Victorian poets and writers depicted child labor as a social problem and protested against exploitation. Elizabeth Barrett’s “The Cry of the Children” (1844) was the most notable poetic protest against child labor, and Charles Kingsley’s novel Alton Locke (1850) was in part an exposé of sweated tailoring shops. With the curbing of the worst abuses in some portions of industry and the return of prosperity in the late forties and early fifties, a lot of some workers—by no means all, or even a majority—became a bit more endurable. )n general, Victorian poetry and literature portrayed that the appearance of a few public parks and the introduction of cheap excursion fares on the railroads enabled them to escape briefly from their depressing habitats. But the habitats themselves remained largely what they had been. For various reasons, after the middle of the century, the evils of the factory system itself ceased to be a leading theme of social commentary and fiction. But toward the end of the century, the issue of how people lived or were forced to live was revived in a new locale, the East End of London, where the foul conditions of slum life aroused the conscience of a new generation. Surveys showed that fully a third of the population lived on or below the bare margin of subsistence (Bristow 99).
In contrast to romantics, Victorian writers were less sensitive and pitiless. Poets and writers tried to arouse the nation’s conscience and tell about the problem. As the sequence of events shows, the initial reforms, at least, were accomplished before men and women of letters addressed themselves to the condition of England question (Bristow 258).
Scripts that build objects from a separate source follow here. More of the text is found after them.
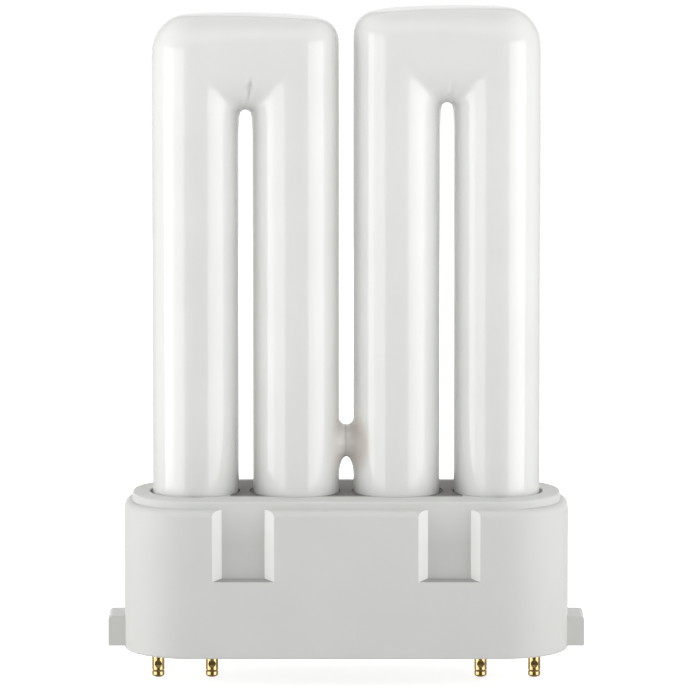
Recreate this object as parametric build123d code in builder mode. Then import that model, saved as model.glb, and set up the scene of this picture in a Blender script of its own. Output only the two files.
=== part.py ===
from build123d import *
import os

# A flat compact fluorescent lamp: four glass limbs in one row, on a moulded cap with four pins.
# Origin: centre of the cap's underside. X runs along the row, -Y is the front, +Z is up the limbs.
# All sizes are in millimetres.

os.makedirs("parts", exist_ok=True)

# Glass tubing, and the bends that join its limbs in pairs
TUBE_D = 16.0
LIMB_GAP = 2.6
BEND_COUNT = 2
GLASS_TOP_Z = 119.4
BEND_STAGGER = 1.35  # how much lower the glass ends at each bend further left, as it was blown
BEND_H = 17.7  # from the crotch between two limbs to the top of their bend
BEND_CROWN = 0.8  # how far the middle of a bend's top stands above its ends
BEND_CORNER_R = 5.0  # rounding of a bend's top, all the way round

# Fused bridge tube between the two middle limbs
BRIDGE_D = 6.0
BRIDGE_Z = 38.6
BRIDGE_STRAIGHT = 0.2  # what its flares leave straight between them
WELD_CREASE_W = 0.3  # each flank of the crease where the halves of the bridge were fused
WELD_CREASE_DEPTH = 0.15

# Lower ends of the limbs, inside the cap
LIMB_END_Z = 21.4
PINCH_SHOULDER_H = 3.6
PINCH_H = 6.6
PINCH_W = 13.0
PINCH_T = 3.4
DOME_H = 5.5
TIP_D = 3.4
TIP_L = 4.2

# Cap housing
CAP_END_MARGIN = 5.25  # from the glass to the cap's ends
CAP_SIDE_MARGIN = 6.8  # from the glass to the cap's front and back
CAP_END_FLAT = 4.4  # what the rounded corners leave flat at each end
SHOULDER_Z = 27.7
SHOULDER_R = 1.3
COLLAR_H = 1.5
COLLAR_INSET = 1.5
COLLAR_END_FLAT = 2.6
COLLAR_EDGE_R = 0.4
BASE_EDGE_R = 0.4
WALL = 1.9
DECK_T = 2.0
LIMB_HOLE_CLEARANCE = 0.4  # of a limb's hole in the deck, on the radius
LIMB_HOLE_OUTSET = 0.2  # how far the holes stand further out than the limbs, which the bridge holds in

# Latch recesses, two on the front and two on the back
RECESS_PITCH = 38.0
RECESS_W = 11.6
RECESS_FLOOR_W = 7.9
RECESS_BOTTOM_Z = 14.4
RECESS_LEDGE_DROP = 0.5  # fall of the ledge at the foot of a recess

# Latch tabs, one at each end
TAB_REACH = 3.0
TAB_W = 9.0
TAB_H = 5.6
TAB_BOTTOM_Z = 0.7
TAB_CORNER_R = 0.8

# Cement sleeves that hang from the deck, and the cement in them
CEMENT_T = 0.7
CEMENT_L = 5.0
SLEEVE_WALL = 1.2
SLEEVE_OVERHANG = 0.4  # how far a sleeve reaches below its cement

# Closing plate
PLATE_T = 2.4
PLATE_LEDGE = 0.7
PLATE_CLEARANCE = 0.1
BOSS_D = 6.4
BOSS_H = 2.6

# Contact pins and their lead wires
PIN_D = 2.3
PIN_L = 6.0  # below the cap's underside
PIN_PITCH = 10.0
PIN_END_DISTANCE = 6.15  # from the cap's end to the outer pin
PIN_SHANK_D = 2.7  # in the plate
PIN_SHOULDER_H = 0.3  # taper from the shank to the pin, just below the plate
PIN_HEAD_D = 3.8
PIN_HEAD_T = 0.8
PIN_NECK_D = 2.04
PIN_NECK_Z = -4.75
PIN_BORE_D = 1.0
PIN_END_T = 0.8  # solid end of the pin below its bore
CRIMP_Z = -3.4
CRIMP_R = 1.3
CRIMP_DEPTH = 0.22
WIRE_D = 0.7
WIRE_SPREAD = 3.6  # between the two wires that leave one pinch seal
WIRE_BEND_R = 1.0
WIRE_STRAIGHT_L = 1.5
WIRE_END_GAP = 0.3  # between the wire's tip and the foot of the pin's bore

# Places worked out from the sizes
tube_r = TUBE_D / 2
limb_count = 2 * BEND_COUNT
limb_pitch = TUBE_D + LIMB_GAP
limb_x = [(i - (limb_count - 1) / 2) * limb_pitch for i in range(limb_count)]
bend_rise = BEND_H + LIMB_GAP / 2  # above the axis that the tube turns round
bend_axes = [
    (limb_x[2 * i] + limb_pitch / 2, GLASS_TOP_Z - (BEND_COUNT - 1 - i) * BEND_STAGGER - bend_rise)
    for i in range(BEND_COUNT)
]
bridge_x = [limb_x[2 * i - 1] + limb_pitch / 2 for i in range(1, BEND_COUNT)]
bridge_flare_r = (LIMB_GAP - BRIDGE_STRAIGHT) / 2
cap_w = limb_x[-1] - limb_x[0] + TUBE_D + 2 * CAP_END_MARGIN
cap_d = TUBE_D + 2 * CAP_SIDE_MARGIN
cap_corner_r = (cap_d - CAP_END_FLAT) / 2
collar_w = cap_w - 2 * COLLAR_INSET
collar_d = cap_d - 2 * COLLAR_INSET
collar_corner_r = (collar_d - COLLAR_END_FLAT) / 2
collar_top_z = SHOULDER_Z + COLLAR_H
deck_z = collar_top_z - DECK_T
limb_hole_x = [x + (LIMB_HOLE_OUTSET if x > 0 else -LIMB_HOLE_OUTSET) for x in limb_x]
sleeve_bore_r = tube_r + CEMENT_T
sleeve_bottom_z = deck_z - CEMENT_L - SLEEVE_OVERHANG
pinch_z = LIMB_END_Z - PINCH_SHOULDER_H
seal_z = pinch_z - PINCH_H
boss_top_z = PLATE_T + BOSS_H
outer_pin_x = cap_w / 2 - PIN_END_DISTANCE
pin_x = [-outer_pin_x, PIN_PITCH - outer_pin_x, outer_pin_x - PIN_PITCH, outer_pin_x]
wire_x = [limb_x[end] + step * WIRE_SPREAD / 2 for end in (0, -1) for step in (-1, 1)]


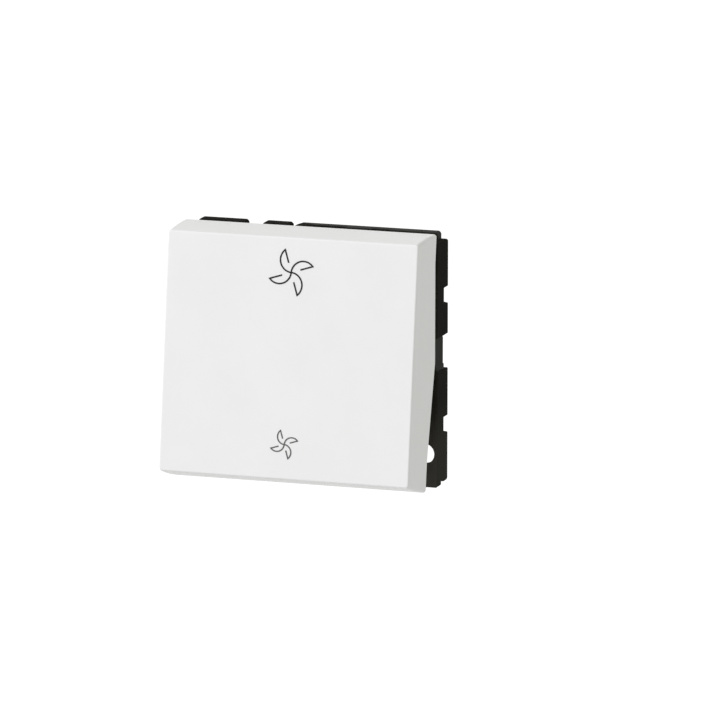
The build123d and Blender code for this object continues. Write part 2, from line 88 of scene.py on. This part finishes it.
def mouldedPlastic(name, look):
    # spark-textured moulding: fine grain, cloudy flow of the melt, and outward edges a little paler, partly
    # as wear and partly as a painted highlight
    material, tree = newMaterial(name)
    coords = addNode(tree, "ShaderNodeTexCoord")
    place = coords.outputs["Object"]
    grain = addNode(tree, "ShaderNodeTexNoise",
                    {"Scale": 1 / (look["grainMm"] * mm), "Detail": 3.0, "Roughness": 0.6},
                    {"Vector": place})
    cloud = addNode(tree, "ShaderNodeTexNoise",
                    {"Scale": 1 / (look["cloudMm"] * mm), "Detail": 4.0, "Roughness": 0.55},
                    {"Vector": place})
    cloudShare = addNode(tree, "ShaderNodeMapRange",
                         {"From Min": 0.35, "From Max": 0.65, "To Min": 0.0, "To Max": 1.0},
                         {"Value": cloud.outputs["Fac"]})
    body = addNode(tree, "ShaderNodeMix",
                   {"data_type": "RGBA", 6: srgb(look["colour"]), 7: srgb(look["shade"])},
                   {0: cloudShare.outputs["Result"]})
    # painted light: the lower end is painted paler, standing in for more light from below
    if "paintedLowLight" in look:
        # one end of the piece, the last to fill, comes out paler
        height = addNode(tree, "ShaderNodeSeparateXYZ", None, {"Vector": place})
        paintedLowLightShare = addNode(tree, "ShaderNodeMapRange",
                           {"interpolation_type": "SMOOTHSTEP", "From Min": look["paintedLowLightFromMm"] * mm,
                            "From Max": look["paintedLowLightToMm"] * mm}, {"Value": height.outputs["Z"]})
        body = addNode(tree, "ShaderNodeMix", {"data_type": "RGBA", 7: srgb(look["paintedLowLight"])},
                       {0: paintedLowLightShare.outputs["Result"], 6: body.outputs[2]})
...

But by adding their often eloquent humanitarianism to the message contained in the blue books and in the news accounts of constant strife between labor and management, they unquestionably gave greater impetus to the cause. A series of novels protested the human cost of industrialism and sometimes suggested ways by which the interests of employer and worker could be reconciled: Disraeli’s Sybil (1845), Elizabeth Gaskell’s Mary Barton (1848), and North and South (1854-55), Charlotte Brontë’s Shirley (1849), and Dickens’s Hard Times (1854). The publicity was given to laboring conditions extended to sweatshops and other non-factory enterprises as well. Again there was agitation for reform, and fiction found a theme in the life of the workers.
Romantic poets portrayed children’s voices as silent sufferers who could do nothing but worked under oppression. Through children’s eyes, these writers portrayed terrible living conditions and hunger. Long hours of strenuous work left little leisure or inclination to take up a book or magazine. Crowded rooms noisy with quarreling adults and squalling children, insufficient light, poor eyesight caused in part by nutritional deficiencies and eyestrain at work—such factors discouraged reading even among those who had the ability to do so (Enscoe and Gleckner 51).
In contrast to Romantics, Victorian poets protested against oppression using children’s voices and narrators. Even the titles of both poems reveal the difference: ‘The Chimney Sweeper’ portrays a life of a small boy and the hardship he faces, while Barrett protests against oppression and humiliation using the title “the Cry of the Children”: “Leave us quiet in the dark of the coal-shadows, From your pleasures fair and fine!” (Barrett). If social adjustment lagged behind the new conditions of life, even farther behind were the schools as a seed-ground of humane culture. As the state of popular culture everywhere in the Western world, today attests, universal education has proved not to be the panacea it once was touted as being. But at least a working-class child has a better chance today to share in the nation’s intellectual and artistic life than did his Victorian ancestors, whose cultural deprivation was one of the sorest reproaches to the notion of progress and one of the age’s most intractable problems.
Victorian expressiveness and imagination are more sympathetic to children portraying real-life problems and grievances faced by small boys and girls. Victorian poets used emotional appeal as a symbol to describe deep personal feelings and life experiences. In contrast to Romantic writers, Victorian poets portray that in an ordered and organized world, children sometimes feel the need for a change. It is possible to say that children weeping is full of tragedy, looses and depression, which has a profound influence on the writing style and message of most poems. Themes of weeping and cry shape poems and create the feeling of futility of life and death. In both periods, happiness and pain have much in common with a child’s emotional sufferings (Bristow 163).
In sum, both literary periods unveil social injustice and hardship faced by children. Thus romantic poets just expressed their views and feelings while Victorian writers protested against child labor and exploitation. Imagination and romantic nature are typical for both periods, which help authors to create political and social criticism of the epoch.
Works Cited
Barrett, E. The Cry of the Children. Web.
Blake, W.TheChimney Sweeper. Web.
Bristow, J. The Cambridge Companion to Victorian Poetry (Cambridge Companions to Literature). Cambridge University Press, 2000.
Enscoe E. Gerald, Gleckner, Robert F. Romanticism: Points of View. Prentice-Hall, 1962.